Repare como esse tipo de distinção só funciona num ambiente cognitivo pós-industrial, o universo da TV, do marketing e do jornalismo. Da produção contínua, distribuída em periodicidades.

Medir textos pelo número de carácteres (ou por sua aparência mais ou menos carregada quando vista numa interface), provavelmente, seria algo estranho para um monge copista medieval. Ainda que muitos entendessem bem de design de livros.

Imagino um deles, com os dedos pretos de tinta, iluminado por uma vela solitária, se virando para um colega de bancada e dizendo: “esse livro é muito longo, me passa aquele de aforismos”.

Não quero romantizar aqui. Mas ter acesso a um texto, extrair uma exegese, degustá-lo, desenhar todas as ligaduras das letras, tudo isso indicava uma atividade artesanal, rara e (de alguma forma) preciosa. E que contrasta com a industrialidade do "vamos produzir alguma coisa nova" para fechar a edição, para caber nessa coluna, para vender isso ou aquilo, para performar no Google.

A oposição entre textão e textículo só faz sentido numa cultura que vive numa espécie de Tetris existencial. É preciso encaixar. Não só teorias em critérios. Mas tempo, dinheiro, número de caracteres. O texto visto como objeto. Tudo precisa ter formato, periodicidade, coerência, se adaptar a personas, a proposições de valor, a missões, a keywords.

O conteúdo (essa palavra tão usada hoje em dia) é lido de um jeito muito particular, quase desconectado dos sentidos – e até do prazer. É um conjunto de caracteres disputando atenção, uma tarefa procurando nichos. Quase como um semi-analfabeto juntaria fragmentos de letras para fazer uma frase funcionar. Um poema sendo lido por alguém que conhecesse apenas matemática.

Mas, além do mondo marketing, um verso de duas linhas pode ser muito mais denso do que um romance de mil páginas.

A experiência da leitura se multiplica em milhões de formatos incoerentes, paralelos e até conflitantes. A memória, a contemplação, tudo isso foge da nossa tentativa de emplanilhar e restringir nossa relação com o texto.

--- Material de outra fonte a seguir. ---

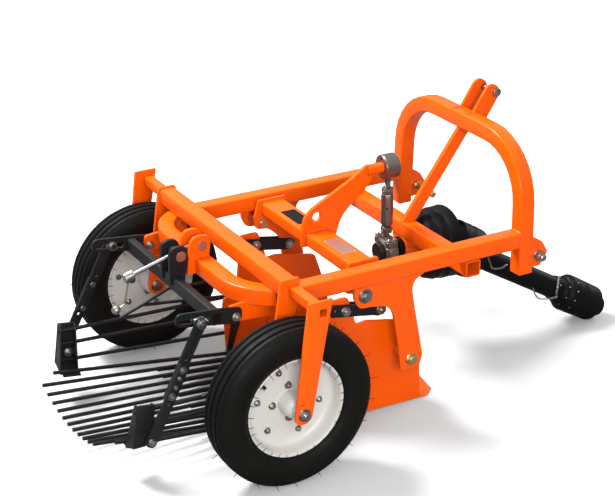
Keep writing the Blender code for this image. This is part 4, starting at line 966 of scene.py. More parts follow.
class HARVESTER_OT_frame_bolts(bpy.types.Operator):
    """Models the axles, pivot bolts and hitch pins of the frame"""

    bl_idname = "harvester.frame_bolts"
    bl_label = "Frame Bolts and Pins"

    def execute(self, context):
        for name, sign in SIDES:
            self.axle(name, sign)
            self.pivots(name, sign)
            self.hitch_pin(name, sign)
        self.top_pin()
        self.small_bolts()
        self.tube_mouths()
        self.bearing_seal()
        return {"FINISHED"}

    def axle(self, name, sign):
        """The wheel's through bolt with its collars, washers and lock nuts."""
        inner, outer = faces(f"axle_{name}", sign)
        inner_face = faces(f"wheel_plate_inner_{name}", sign)[0]
        outer_face = faces(f"wheel_plate_outer_{name}", sign)[1]
        outward = X_AXIS * sign
        length = abs(outer - inner)

        def spot(x):
            return Vector((x, WHEEL_CENTRE[name].y, WHEEL_CENTRE[name].z))

        shank = [(0.0085, 0.0), (0.01, 0.001), (0.01, length - 0.0015), (0.008, length)]
        collar = mm((10, 0), (17.5, 0), (18, 0.5), (18, 4.2), (17.5, 4.7), (10, 4.7))
        head = bolt_end(0.0095, 0.0165, 0.0085, 0.019, 0.0022)
        beyond = max(0.002, abs(outer - outer_face) - 0.0135)
        nut = bolt_end(0.0095, 0.0165, 0.007, 0.019, 0.0022, beyond, collar=True)
        pieces = [
            turned(shank, 32, spot(inner), outward),
            *spread(head, (spot(inner_face), -outward, 0.2)),
            *spread(nut, (spot(outer_face), outward, 0.35)),
            turned(collar, 32, spot(inner_face + sign * 0.01), outward, closed=True),
            turned(collar, 32, spot(outer_face - sign * 0.01), -outward, closed=True),
        ]
        finish(pieces, f"axle_bolt_{name}", "dull_zinc", "frame", [f"axle_{name}"])

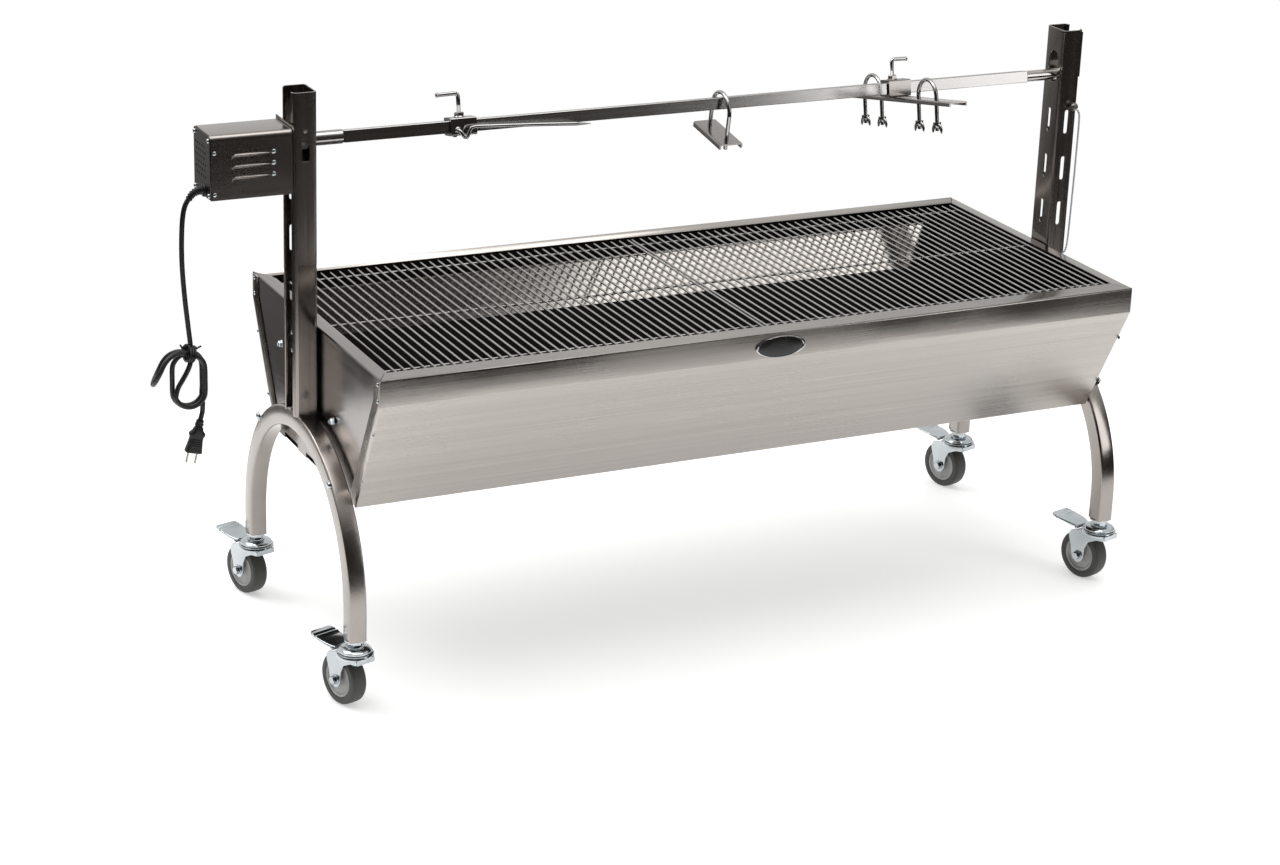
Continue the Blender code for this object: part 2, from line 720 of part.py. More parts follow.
def build_leg_brace(axis):
    middle, sleeve = collar(LEG_COLLAR)
    brace = add("leg_brace", sleeve, "brushed", (middle, 0, 0), parent=axis)
    shift = LEG_BAR_X - middle
    bar = plate([channel_outline(LEG_BAR_WIDTH, 0.0065)], LEG_BAR_LENGTH, FACING_Y)
    join(brace, moved(bar, (shift, 0, LEG_BAR_TOP)))
    cut(brace, clamp_hole(LEG_SCREW_X - middle))
    clamp_screw("leg_brace_screw", LEG_SCREW_X, 0.0425, 0.025, axis)
    for name, y in LEG_UBOLT_Y.items():
        points = ubolt_points(LEG_UBOLT_SPREAD, -0.0090, -0.0570)
        bolt = wire_curve(points, UBOLT_RADIUS)
        add("leg_ubolt_" + name, bolt, "polished", (LEG_BAR_X, y, 0), parent=axis)
        for label, side in (("front", -1), ("back", 1)):
            leg_y = y + side * LEG_UBOLT_SPREAD
            place = (shift, leg_y, LEG_BAR_TOP)
            cut(brace, cylinder(UBOLT_RADIUS + GAP, -0.004, 0.002, 12, place=place))
            wing_nut(f"wing_nut_{name}_{label}", (LEG_BAR_X, leg_y, -0.0490), axis)


def build_pin():
    """The holder plate on the right post, the lock pin in the flange, and the pin's chain."""
    low_left, low_right = RIM_Z + 0.271, RIM_Z + 0.263
    top = RIM_Z + 0.333
    outline = [(0.599, low_left), (0.632, low_right), (0.632, top), (0.599, top)]
    hole = ring_outline(0.004, 12, (0.613, RIM_Z + 0.2765))
    face_y = -POST_HALF_WIDTH - GAP - 0.00075
    add("spit_holder", plate([outline, hole], 0.0015, FACING_Y, (0, face_y, 0)), "post")
    ball, centre = 0.0065, 0.0310
    profile = [(0, centre + ball)]
    profile += [(r, z + centre) for r, z in arc((0, 0), ball, 65, -55, 6)]
    profile += [(0.003, 0.0250), (0.003, 0.0050), (0, 0.0050)]
    turned("lock_pin", profile, "dark_steel", 12, origin=PIN_PLACE, turn=(math.pi / 2, 0, 0))
    chain = [
        (0.6292, -0.0310, 0.2120),
        (0.6325, -0.0310, 0.2040),
        (0.6335, -0.0305, 0.1800),
        (0.6340, -0.0290, 0.1000),
        (0.6340, -0.0265, 0.0100),
        (0.6325, -0.0250, -0.0110),
        (0.6285, -0.0245, -0.0165),
    ]
    points = [(x, y, z + RIM_Z) for x, y, z in chain]
    add("pin_chain", wire_curve(points, 0.0016), "polished")


def build_cord():
    """The strain relief, the hanging cord, its tied hank and the plug."""

    def route(points):
        return [Vector((x, CORD_Y, RIM_Z + z)) for x, z in points]

    gland = wire_curve(route(GLAND_ROUTE), CORD_RADIUS, 4, GLAND_RADII)
    add("cord_gland", gland, "rubber")
    for name, points in (("cord_upper", CORD_ROUTE), ("cord_tail", TAIL_ROUTE)):
        add(name, wire_curve(smooth_route(route(points), 0.012), CORD_RADIUS), "rubber")
    loop = [(-0.780 + 0.024 * math.cos(t), -0.058 + 0.041 * math.sin(t))
            for t in (math.tau * step / 20 for step in range(20))]
    place = (0, CORD_Y, RIM_Z)
    hank = add("cord_hank", plate([loop], 0.022, FACING_Y, place), "rubber")
    lobe = [
        (-0.7660, -0.0300),
        (-0.7660, HANK_TOP),
        (-0.7870, HANK_TOP),
        (-0.8060, -0.0105),
        (-0.8180, -0.0165),
        (-0.8270, -0.0290),
        (-0.8330, -0.0430),
        (-0.8385, -0.0600),
        (-0.8280, -0.0640),
        (-0.8200, -0.0500),
        (-0.8110, -0.0390),
        (-0.7950, -0.0310),
    ]
    join(hank, plate([lobe], 0.050, FACING_Y, place))
    plug_axis = empty("plug_axis", PLUG_PLACE, (0, PLUG_TILT, 0), ROASTER)
    half = [(0.0045, 0), (0.0060, -0.0120), (0.0080, -0.0170), (0.0115, -0.0200),
            (0.0100, -0.0240), (0.0122, -0.0470), (0.0110, -0.0480)]
    outline = half + [(-x, z) for x, z in reversed(half)]
    add("plug_body", plate([outline], 0.014, FACING_Y), "rubber", parent=plug_axis)
    for name, x in (("left", -0.00635), ("right", 0.00635)):
        blade = box((x - 0.00075, -0.0032, -0.0640), (x + 0.00075, 0.0032, -0.0483))
        add("plug_blade_" + name, blade, "brass", parent=plug_axis)


def caster_fork_mesh():
    """The swivelling fork: a round top, two side plates and the axle with its nut."""
    fork = bpy.data.objects.new("fork_shape", cylinder(0.0265, 0.0785, 0.0860, 20))
    side = [
        (-0.0240, 0.0815),
        (-0.0240, 0.0700),
        (-0.0120, 0.0640),
        (0.0040, 0.0560),
        (0.0120, 0.0460),
        (0.0140, 0.0360),
        (0.0180, 0.0290),
        (0.0250, 0.0260),
        (0.0320, 0.0290),
        (0.0365, 0.0360),
        (0.0385, 0.0480),
        (0.0430, 0.0600),
        (0.0450, 0.0690),
        (0.0400, 0.0765),
        (0.0280, 0.0785),
        (0.0220, 0.0815),
    ]
    across = (math.pi / 2, 0, 0)
    axle = (TRAIL, 0, AXLE_Z)
    join(
        fork,
        plate([side], 0.0025, FACING_Y, (0, 0.0149, 0)),
        plate([side], 0.0025, FACING_Y, (0, -0.0149, 0)),
        cylinder(AXLE_RADIUS, -0.0280, 0.0190, 12, across, axle),
        cylinder(0.0066, -0.0220, -0.0155, 6, across, axle),
        cylinder(0.0066, 0.0155, 0.0205, 6, across, axle),
    )
    return plain_mesh(fork)


def build_casters():
    stem = [
        (0, 0.1280),
        (0.0105, 0.1280),
        (0.0105, 0.1036),
        (0.0150, 0.1036),
        (0.0150, 0.0990),
        (0.0095, 0.0990),
        (0.0095, 0.0925),
        (0.0215, 0.0915),
        (0.0230, 0.0885),
        (0.0220, 0.0863),
        (0, 0.0863),
    ]
    bore = AXLE_RADIUS + GAP
    tread = [
        (bore, 0.0110),
        (0.0270, 0.0110),
        (0.0285, 0.0120),
        (0.0355, 0.0120),
        (WHEEL_RADIUS, 0.0095),
        (WHEEL_RADIUS, -0.0095),
        (0.0355, -0.0120),
        (0.0285, -0.0120),
        (0.0270, -0.0110),
        (bore, -0.0110),
    ]
    pedal = [
        (0.0290, 0.0805),
        (0.0340, 0.0800),
        (0.0450, 0.0830),
        (0.0780, 0.0870),
        (0.0820, 0.0905),
        (0.0790, 0.0915),
        (0.0440, 0.0880),
        (0.0300, 0.0850),
    ]
    hinge_x, _, hinge_z = PEDAL_HINGE
    pedal = [(x - hinge_x, z - hinge_z) for x, z in pedal]
    fork_mesh = caster_fork_mesh()
    pedal_mesh = plate([pedal], 0.040, FACING_Y)
    for end, x in (("left", -LEG_X), ("right", LEG_X)):
        for side, y in (("front", -STEM_Y), ("back", STEM_Y)):
            name = f"{side}_{end}"
            turned("caster_stem_" + name, stem, "zinc", 14, origin=(x, y, 0))
            axis = empty("caster_axis_" + name, (x, y, 0), (0, 0, CASTER_TURN), ROASTER)
            add("caster_fork_" + name, fork_mesh.copy(), "zinc", parent=axis)
            add("caster_pedal_" + name, pedal_mesh.copy(), "zinc", PEDAL_HINGE, parent=axis)
            half_step = math.pi / WHEEL_STEPS
            turned(
                "caster_wheel_" + name,
                tread,
                "wheel",
                WHEEL_STEPS,
                closed=True,
                origin=(TRAIL, 0, AXLE_Z),
                turn=(math.pi / 2, half_step, 0),
                parent=axis,
            )


def build_roaster():
    build_trough()
    build_legs()
    build_motor()
    axis = empty("spit_axis", (0, 0, SPIT_Z), (SPIT_TILT, 0, 0), ROASTER)
    build_spit(axis)
    build_fork(axis)
    build_back_brace()
    build_leg_brace(axis)
    build_pin()
    build_cord()
    build_casters()
    for obj in PARTS.objects:
        if obj.type == "MESH" and obj.name.startswith(("caster_", "lock_pin", "drive_")):
            obj.data.shade_smooth()


build_roaster()
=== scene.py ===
"""Looks of the rotisserie spit roaster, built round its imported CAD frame.

Metres, +Z up, in the frame of the CAD: the spit runs along X with the motor at -X, +Y is the back
and the floor is Z = 0. Places are written in the design frame, whose X = 0 is the trough's middle
and whose Y = 0 is the spit, and CENTRE carries them into the frame of the CAD.
"""

import math

import bmesh
import bpy
from mathutils import Euler, Matrix, Vector


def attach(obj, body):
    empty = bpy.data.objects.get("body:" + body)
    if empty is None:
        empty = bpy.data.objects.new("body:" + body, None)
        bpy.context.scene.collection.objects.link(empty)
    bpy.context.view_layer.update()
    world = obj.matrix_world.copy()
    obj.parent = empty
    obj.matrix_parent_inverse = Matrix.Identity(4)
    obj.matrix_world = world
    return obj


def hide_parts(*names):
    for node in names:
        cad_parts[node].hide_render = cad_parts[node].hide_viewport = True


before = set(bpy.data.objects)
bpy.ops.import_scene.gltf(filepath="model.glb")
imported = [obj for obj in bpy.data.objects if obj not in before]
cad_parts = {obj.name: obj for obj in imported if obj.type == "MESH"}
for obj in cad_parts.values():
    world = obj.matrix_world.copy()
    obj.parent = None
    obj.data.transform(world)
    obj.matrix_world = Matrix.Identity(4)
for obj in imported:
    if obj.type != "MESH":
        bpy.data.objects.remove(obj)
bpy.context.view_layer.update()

CENTRE = Vector((0.05665, -0.01577, 0))
RIM_Z = 0.494
SPIT_Z = RIM_Z + 0.2645
ROOT = "roaster_frame"

# ---------------------------------------------------------------- camera

CAMERA_PLACE = (-1.89515, -3.75877, 1.8232)
CAMERA_AZIMUTH = math.radians(-26.533)
CAMERA_ELEVATION = math.radians(20.437)
CAMERA_ROLL = math.radians(2.06)
CAMERA_LENS = 84.35


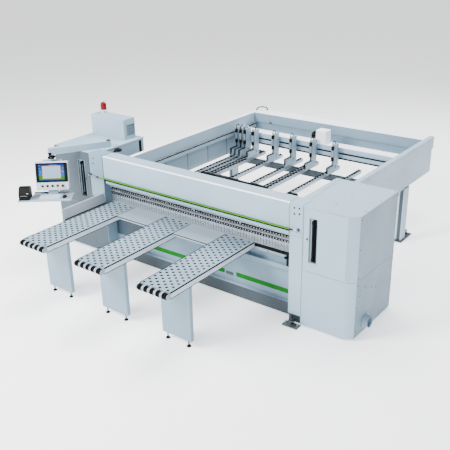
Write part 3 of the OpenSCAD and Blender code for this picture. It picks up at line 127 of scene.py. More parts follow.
# colour and shade in sRGB, patch and grain in mm, relief in mm, wear is the colour of rubbed edges
finishSpec = {
    # powder-coated sheet steel, light blue grey: even and satin, with a faint orange peel
    "powderCoatLight": dict(colour="#97afbf", shade="#8fa7b7", patch=900, grain=9, relief=0.05,
                            rough=0.42, wear="#d3e0ec", edge=4.0),
    # the same coat a tone darker, on the carrying frame: painted shade, also on the base panels, legs, left
    # column, recesses and the right cabinet's side
    "powderCoatMid": dict(colour="#778f9f", shade="#6f8797", patch=900, grain=9, relief=0.05,
                          rough=0.45, wear="#b4c3cf", edge=4.0),
    # the same coat darker still, as painted shade on the left cabinet's front and door, behind the cooling
    # grille and on sheets below the tables
    "powderCoatDeep": dict(colour="#324653", shade="#2c404d", patch=700, grain=9, relief=0.05,
                           rough=0.45, wear="#6f818d", edge=4.0),
    # slate machine enamel on the plinth: deeper, a little glossier, dusty in patches
    "slateEnamel": dict(colour="#2c3a43", shade="#26343c", patch=450, grain=7, relief=0.06,
                        rough=0.4, wear="#66737c", edge=4.0),
    # the same coat in white-grey: painted light on the top sheets of the rear beam and on upward faces, and a
    # painted highlight along the beam's round front edge
    "powderCoatLitWhite": dict(colour="#f6f9fc", shade="#eef3f7", patch=900, grain=9, relief=0.05,
                            rough=0.4, wear="#f4f6f8", edge=3.0),
    # ground steel table plate: fine lines along the saw line, cool and half bright
    "groundSteel": dict(colour="#a3b5c1", shade="#96a8b5", patch=260, grain=5, relief=0.03, rough=0.38,
                        stretch=(0.04, 1, 1), wear="#d7dde2", edge=2.0, shader={"Metallic": 0.25}),
    # zinc-plated steel of screws, nuts and shafts: bright with a grey bloom
    "zincPlate": dict(colour="#b5bac0", shade="#8f959c", patch=40, grain=3, relief=0.02, rough=0.3,
                      shader={"Metallic": 0.9}),
    # black-oxide steel of bolts and feet: dull black with brownish patches
    "blackOxide": dict(colour="#121315", shade="#1b1816", patch=60, grain=4, relief=0.05, rough=0.5,
                       shader={"Metallic": 0.4, "Specular IOR Level": 0.2}),
    # anodised aluminium extrusion: pale, satin, drawn lines along its length
    "anodisedAluminium": dict(colour="#97a5b0", shade="#87959f", patch=300, grain=4, relief=0.03, rough=0.36,
                              stretch=(1, 0.04, 1), wear="#e2e6ea", edge=2.0, shader={"Metallic": 0.6}),
    # moulded ABS, black, with the fine spark texture of its mould
    "mouldedAbs": dict(colour="#030405", shade="#060708", patch=90, grain=2, relief=0.05, rough=0.46,
                       wear="#121416", edge=1.5, shader={"Specular IOR Level": 0.12}),
    # vulcanised rubber: deep matt black with grey dust in its pores
    "blackRubber": dict(colour="#030304", shade="#060607", patch=50, grain=3, relief=0.12, rough=0.7,
                        wear="#101112", edge=2.0, shader={"Specular IOR Level": 0.1}),
    # steel with black brushed enamel: rails and strips
    "blackEnamel": dict(colour="#06080a", shade="#0a0c0f", patch=200, grain=5, relief=0.04, rough=0.36,
                        wear="#1c2024", edge=2.0, shader={"Specular IOR Level": 0.15}),
    # stretched rope in a lime PVC coat: the strands show as slanting ridges
    "ropeCoat": dict(colour="#549e00", shade="#3b8000", patch=120, grain=3, relief=0.05, rough=0.4,
                     rope=14.0, shader={"Specular IOR Level": 0.1}),
    # lime stripe paint on the base: smooth and clean
    "stripePaint": dict(colour="#006a0c", shade="#00600a", patch=300, grain=8, relief=0.03, rough=0.4,
                        shader={"Specular IOR Level": 0.1}),
    # glossy acrylic dome: saturated red with a deep, wet shine
    "redAcrylic": dict(colour="#780000", shade="#600000", patch=60, grain=6, relief=0.02, rough=0.22,
                       shader={"Specular IOR Level": 0.15, "Coat Weight": 0.08, "Coat Roughness": 0.05}),
    # moulded button caps
    "redNylon": dict(colour="#7c0000", shade="#6e0000", patch=20, grain=2, relief=0.02, rough=0.4,
                     shader={"Specular IOR Level": 0.1}),
    "greenNylon": dict(colour="#00420c", shade="#003a0a", patch=20, grain=2, relief=0.02, rough=0.4,
                       shader={"Specular IOR Level": 0.1}),
    # white polyester coat of the console: clean, slightly warm
    "consoleCoat": dict(colour="#c4d0da", shade="#bac7d2", patch=400, grain=7, relief=0.04, rough=0.36,
                        wear="#fafbfc", edge=3.0),
    # warm grey laminate on the face of the fence
    "fenceLaminate": dict(colour="#a6acb6", shade="#9ca2ad", patch=350, grain=6, relief=0.04, rough=0.4,
                          wear="#e0e1e2", edge=2.0),
    # polished brass of hose fittings
    "brass": dict(colour="#97805a", shade="#7c6947", patch=20, grain=2, relief=0.02, rough=0.28,
                  shader={"Metallic": 1.0}),
    # dark joints, and painted shade inside vents, slots and the recesses behind the pulls
    "darkGap": dict(colour="#0a0c0e", shade="#101315", patch=80, grain=5, relief=0.05, rough=0.8,
                    shader={"Specular IOR Level": 0.1}),
    # saw steel: ground rings round the arbor
    "sawSteel": dict(colour="#c3c8cd", shade="#aab1b7", patch=120, grain=2, relief=0.02, rough=0.24,
                     shader={"Metallic": 0.95}),
    # oiled steel of the pressure beam: darker as painted shade behind the curtain, with warm and cold
    # blotches
    "oiledSteelShaded": dict(colour="#7f8890", shade="#665f55", patch=110, grain=4, relief=0.04, rough=0.3,
                       stretch=(0.5, 1, 1), shader={"Metallic": 0.7}),
    # cast polyurethane of the pressure pads: waxy, honey beige; the beige also paints the warm reflections
    # seen behind the curtain
    "castPolyurethane": dict(colour="#c9a05a", shade="#b58c4a", patch=60, grain=4, relief=0.03, rough=0.4),
    # perforated table sheet, a shade greyer from the panels that slide over it
    "slidSheet": dict(colour="#889cab", shade="#7d919f", patch=420, grain=6, relief=0.04, rough=0.36,
                      wear="#c9d4dd", edge=3.0),
    # grey ribbed rubber of the desk mats
    "matRubber": dict(colour="#7d868e", shade="#6f7880", patch=60, grain=3, relief=0.1, rough=0.65),
    # soft PVC of the strip curtain: clear with milky streaks that hang down
    "clearPvc": dict(colour="#a8b0b6", shade="#949da4", patch=120, grain=14, relief=0.25, rough=0.16,
                     stretch=(1, 1, 0.06), clear=(0.03, 0.24),
                     shader={"IOR": 1.53, "Specular IOR Level": 0.6}),
    # cut edges of the strips: painted shade for the light trapped in them, dark and streaky
    "stripEdgeShade": dict(colour="#39444c", shade="#56616a", patch=60, grain=8, relief=0.1, rough=0.3,
                       stretch=(1, 1, 0.1), clear=(0.45, 0.85)),
}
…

Ainda assim, insistimos em formatos. Há até quem venda uma brevidade esperta. Ou que ajambre Twitter Threads – sequências de textículos numa interface mal desenhada, que tentam “atualizar” uma tecnologia conhecida como “parágrafo”.

Enfim, nós precisamos de conexões. E enquadrar essa necessidade em conceitos como tempo de leitura e número de caracteres é uma preocupação da industrialidade, do marketing. O texto antecede esse modelo civilizatório. E, com alguma sorte, lhe sobreviverá.

Ainda que precisemos nos adaptar a este ou aquele formato “esperto” para pagar as contas burras, o texto (ou o textículo) sempre nos forçará a retomar a imaginação. Ou pelo menos o espaço mental que aceita e permite que outras realidades surjam.

Afinal, por exemplo, qual seria o tempo de leitura de Homero ou dos sutras budistas? 3 mil anos?